A final word about your Commentator’s soft spot for Seat stories. In 2000 as an advocate I had occasion to submit to the ICC Court that Belgrade 2001 was not the same place, in Seat terms, as the Belgrade 1990 that our client had signed up for – certainly not for an ICC arbitration against a Balkanized fragment (Serbia) of a failed State (Yugoslavia). The ICC Court delegated the Tribunal to do the fact-finding.  Post-hearing, and while the Tribunal was deliberating over the status of Belgrade, the facts on the ground changed materially: the Serbian autocrat Milosevic was ousted and there was a “normalization” of Belgrade at least in respects deemed by the Tribunal to be germane to its status as a juridical Seat. Belgrade still lacked good fondue venues, so the hearings remained in Geneva.

One member of the Northrop Grumman arbitral tribunal had close exposure to that episode. If my storytelling here is unfaithful to reality, I expect to hear about it and to pass along any needed corrections!

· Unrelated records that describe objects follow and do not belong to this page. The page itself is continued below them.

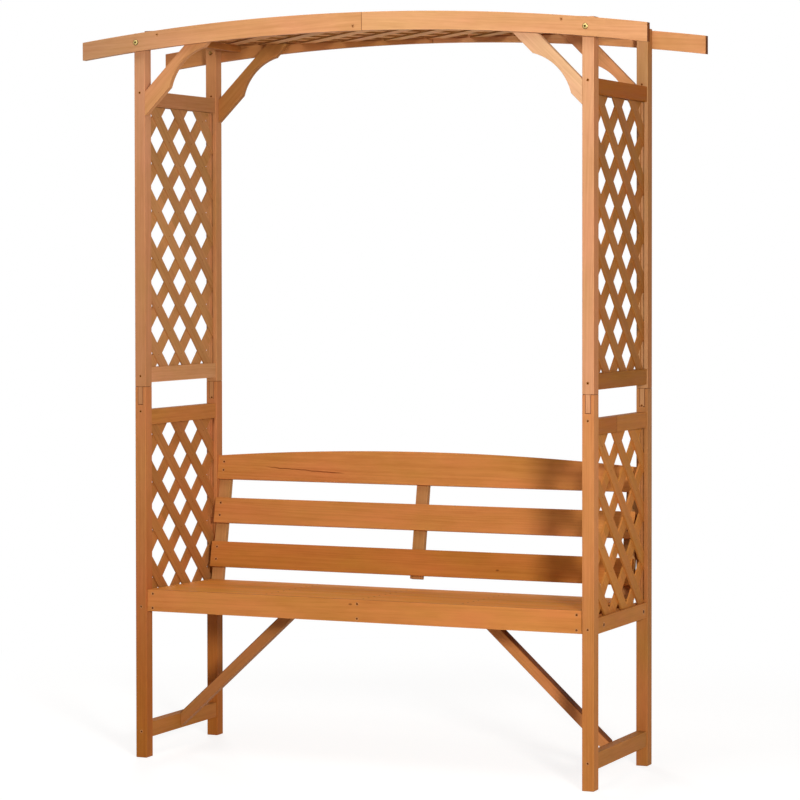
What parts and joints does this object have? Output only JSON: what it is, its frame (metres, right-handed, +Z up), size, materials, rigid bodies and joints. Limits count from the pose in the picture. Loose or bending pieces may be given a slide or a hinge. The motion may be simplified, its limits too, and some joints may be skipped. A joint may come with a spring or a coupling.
{
  "type": "arbour seat",
  "caption": "Timber garden arbour seat: slatted bench with a leaning back between lattice side panels, under a flat lattice roof held by two arched beams on knee braces.",
  "frame": {"origin": "on the ground, under the middle of the footprint", "axes": "+X along the seat to the right of someone facing the front of the seat, +Y from the front to the back, +Z up"},
  "size_m": [1.624, 0.4984, 2.002],
  "materials": {
    "posts": "orange-brown stained softwood, satin, faint lengthwise grain",
    "rails": "orange-brown stained softwood, satin",
    "lattice": "darker brown stained thin softwood laths, satin",
    "beams": "light orange-brown stained softwood, satin, streaked grain",
    "braces": "light orange-brown stained softwood, satin",
    "seat": "orange-brown stained softwood, satin, small knots",
    "back": "orange-brown stained softwood, satin, broad figured grain",
    "struts": "brown stained softwood, satin",
    "brass_fittings": "bright brass, lightly dulled",
    "dark_screws": "browned countersunk steel screws"
  },
  "bodies": {
    "root": {"lower_post_front_left": "posts", "lower_post_front_right": "posts", "lower_post_rear_left": "posts", "lower_post_rear_right": "posts", "upper_post_front_left": "posts", "upper_post_front_right": "posts", "upper_post_rear_left": "posts", "upper_post_rear_right": "posts", "foot_rung_left": "rails", "foot_rung_right": "rails", "side_seat_rail_left": "rails", "side_seat_rail_right": "rails", "lower_top_rail_left": "rails", "lower_top_rail_right": "rails", "upper_bottom_rail_left": "rails", "upper_bottom_rail_right": "rails", "upper_top_rail_left": "rails", "upper_top_rail_right": "rails", "lower_lattice_left": "lattice", "lower_lattice_right": "lattice", "upper_lattice_left": "lattice", "upper_lattice_right": "lattice", "roof_lattice": "lattice", "roof_batten_left": "beams", "roof_batten_right": "beams", "beam_front_left": "beams", "beam_front_right": "beams", "beam_rear_left": "beams", "beam_rear_right": "beams", "knee_brace_front_left": "braces", "knee_brace_front_right": "braces", "knee_brace_rear_left": "braces", "knee_brace_rear_right": "braces", "beam_bolt_front_left": "brass_fittings", "beam_bolt_front_right": "brass_fittings", "beam_bolt_rear_left": "brass_fittings", "beam_bolt_rear_right": "brass_fittings", "seat_apron": "seat", "seat_rear_rail": "seat", "seat_bearer_centre": "seat", "seat_bearer_end_left": "seat", "seat_bearer_end_right": "seat", "seat_bearer_middle_left": "seat", "seat_bearer_middle_right": "seat", "seat_slat_1": "seat", "seat_slat_2": "seat", "seat_slat_3": "seat", "seat_slat_4": "seat", "seat_slat_5": "seat", "back_slat_bottom": "back", "back_slat_middle": "back", "back_slat_top": "back", "back_stile_left": "back", "back_stile_centre": "back", "back_stile_right": "back", "seat_strut_left": "struts", "seat_strut_right": "struts"}
  },
  "joints": []
}
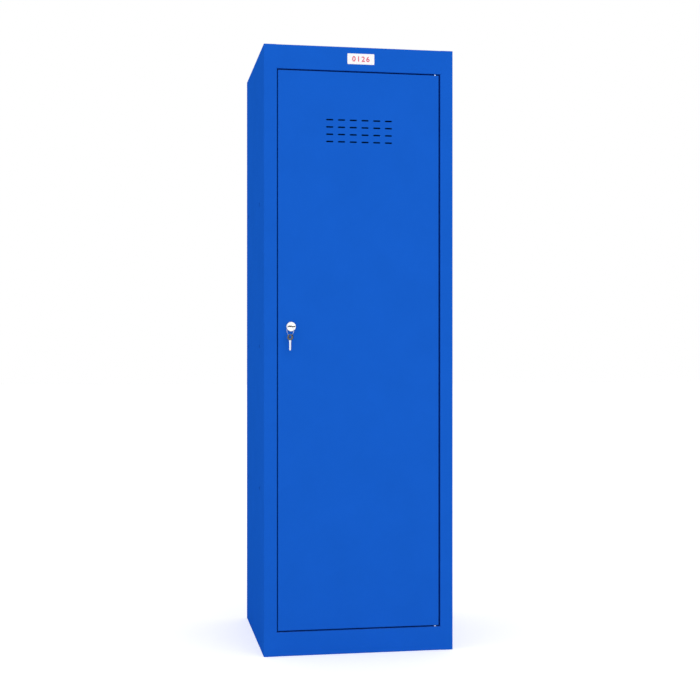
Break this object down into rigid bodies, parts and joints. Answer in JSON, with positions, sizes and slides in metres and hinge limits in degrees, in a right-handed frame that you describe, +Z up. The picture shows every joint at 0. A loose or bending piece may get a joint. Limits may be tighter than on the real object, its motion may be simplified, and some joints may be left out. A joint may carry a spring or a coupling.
{
  "type": "locker",
  "caption": "Tall narrow single-door steel locker with a vented, hinged door, a cam lock with keys, a hat shelf and a coat hook.",
  "frame": {"origin": "centre of the cabinet's underside, on the floor", "axes": "+X to the right seen from the front, +Y towards the back, +Z up"},
  "size_m": [0.386, 0.4083, 1.22],
  "materials": {
    "blue_paint": "powder coat, satin",
    "zinc_steel": "zinc plated",
    "chrome": "polished",
    "nickel": "nickel plated",
    "brass": "bare",
    "nylon": "matt",
    "rubber": "matt",
    "white_plate": "satin"
  },
  "bodies": {
    "cabinet": {"left_side_panel": "blue_paint", "right_side_panel": "blue_paint", "top_panel": "blue_paint", "bottom_panel": "blue_paint", "back_panel": "blue_paint", "shelf_runners": "blue_paint", "hat_shelf": "blue_paint", "shelf_rivets": "zinc_steel", "coat_hook": "zinc_steel", "hook_rivets": "zinc_steel", "door_buffers": "rubber", "number_plate": "white_plate", "upper_hinge_pin": "zinc_steel", "lower_hinge_pin": "zinc_steel"},
    "door": {"door_panel": "blue_paint", "door_stiffener": "blue_paint", "upper_hinge_plate": "zinc_steel", "lower_hinge_plate": "zinc_steel", "upper_hinge_bush": "nylon", "lower_hinge_bush": "nylon", "lock_body": "chrome", "lock_washer": "zinc_steel", "lock_nut": "zinc_steel"},
    "lock_plug": {"lock_plug": "nickel", "lock_wafers": "brass", "lock_cam": "zinc_steel", "cam_screw": "zinc_steel"},
    "key": {"key": "nickel"},
    "key_ring": {"key_ring": "zinc_steel"},
    "spare_key": {"spare_key": "nickel"}
  },
  "joints": [
    {"name": "door_hinge", "type": "hinge", "parent": "cabinet", "child": "door", "pos_m": [0.1571, -0.1866, 0.61], "axis": [0, 0, 1], "range_deg": [0, 110]},
    {"name": "lock_turn", "type": "hinge", "parent": "door", "child": "lock_plug", "pos_m": [-0.1383, -0.182, 0.6575], "axis": [0, -1, 0], "range_deg": [0, 90]},
    {"name": "key_slide", "type": "slide", "parent": "lock_plug", "child": "key", "axis": [0, -1, 0], "range_m": [0, 0.025]},
    {"name": "ring_hang", "type": "hinge", "parent": "key", "child": "key_ring", "pos_m": [-0.1383, -0.202, 0.6575], "axis": [0, -1, 0], "range_deg": [-90, 0]},
    {"name": "spare_swing", "type": "hinge", "parent": "key_ring", "child": "spare_key", "pos_m": [-0.1419, -0.2076, 0.6393], "axis": [-0.7193, -0.6947, 0], "range_deg": [-25, 60]}
  ],
  "couplings": [
    {"joint": "ring_hang", "follows": "lock_turn", "ratio": -1}
  ]
}
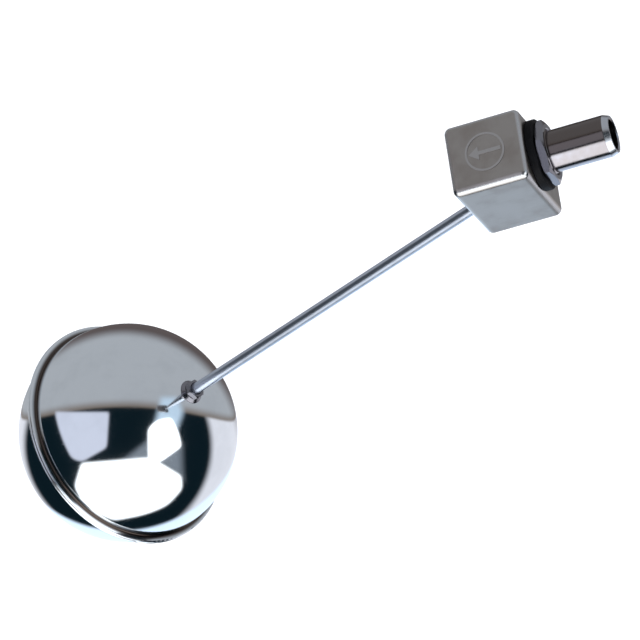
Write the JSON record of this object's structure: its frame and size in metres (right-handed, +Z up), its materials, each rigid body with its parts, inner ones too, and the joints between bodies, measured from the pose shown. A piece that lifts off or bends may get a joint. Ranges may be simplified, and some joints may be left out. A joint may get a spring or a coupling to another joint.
{
  "type": "float valve",
  "caption": "Float valve: a box-shaped hood over a plunger valve with a plain pipe inlet, shut by a polished ball float on a long arm.",
  "frame": {"origin": "on the inlet axis at the outer face of the clamp nut, where the free inlet stub starts", "axes": "+X out along the inlet stub, +Z up through the top of the hood, +Y to complete the right-handed frame; the arm reaches towards -X"},
  "size_m": [0.4266, 0.1346, 0.2909],
  "materials": {
    "hood_steel": "satin cast stainless steel, softly brushed",
    "turned_steel": "turned and polished stainless steel",
    "mirror_steel": "mirror polished stainless steel",
    "stub_steel": "polished stainless steel tube, darkened by heat",
    "rod_steel": "drawn stainless steel bar",
    "cast_steel": "blasted investment cast stainless steel",
    "seat_brass": "turned brass",
    "bush_bronze": "sintered bronze",
    "black_rubber": "moulded black rubber",
    "fibre": "red vulcanised fibre",
    "weld": "seam weld bead, heat dulled"
  },
  "bodies": {
    "valve_body": {"inlet_spigot": "stub_steel", "clamp_nut": "turned_steel", "rubber_gasket": "black_rubber", "inner_sealing_washer": "fibre", "seat_nozzle": "seat_brass", "nozzle_o_ring": "black_rubber", "valve_hood": "hood_steel", "guide_cage": "cast_steel", "pivot_pin": "turned_steel", "pivot_clip": "rod_steel", "stop_pin": "turned_steel"},
    "float_arm": {"lever_crank": "cast_steel", "pivot_bush": "bush_bronze", "float_rod": "rod_steel", "rod_lock_nut": "turned_steel", "ball_lock_nut": "turned_steel", "float_boss": "turned_steel", "boss_washer": "turned_steel", "near_hemisphere": "mirror_steel", "far_hemisphere": "mirror_steel", "seam_weld": "weld"},
    "plunger": {"plunger_body": "seat_brass", "plunger_cap": "seat_brass", "seal_washer": "black_rubber"}
  },
  "joints": [
    {"name": "arm_hinge", "type": "hinge", "parent": "valve_body", "child": "float_arm", "pos_m": [-0.0302, 0, -0.02275], "axis": [0, 1, 0], "range_deg": [0, 31.3]},
    {"name": "plunger_slide", "type": "slide", "parent": "valve_body", "child": "plunger", "axis": [1, 0, 0], "range_m": [0, 0.01229]}
  ],
  "couplings": [
    {"joint": "plunger_slide", "follows": "arm_hinge", "m_per_rad": 0.022468}
  ]
}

*Just a question for hard-core FAA buffs to mull, over Zoom cocktails, about the Fifth Circuit’s 2011 dismissal of the initial appeal: Was the 2011 appeal properly seen by the 5th Circuit as arising from orders granting motions to compel arbitration, and therefore not jurisdictionally sound, under the FAA, until the arbitration is over? Or was it an appeal from an order denying enforcement of a “forum selection clause” – an ancillary agreement about the place of arbitration — that might have been appealable as an interlocutory order as a matter of discretion, or even as a mandatory injunction against a Caracas-seated arbitration?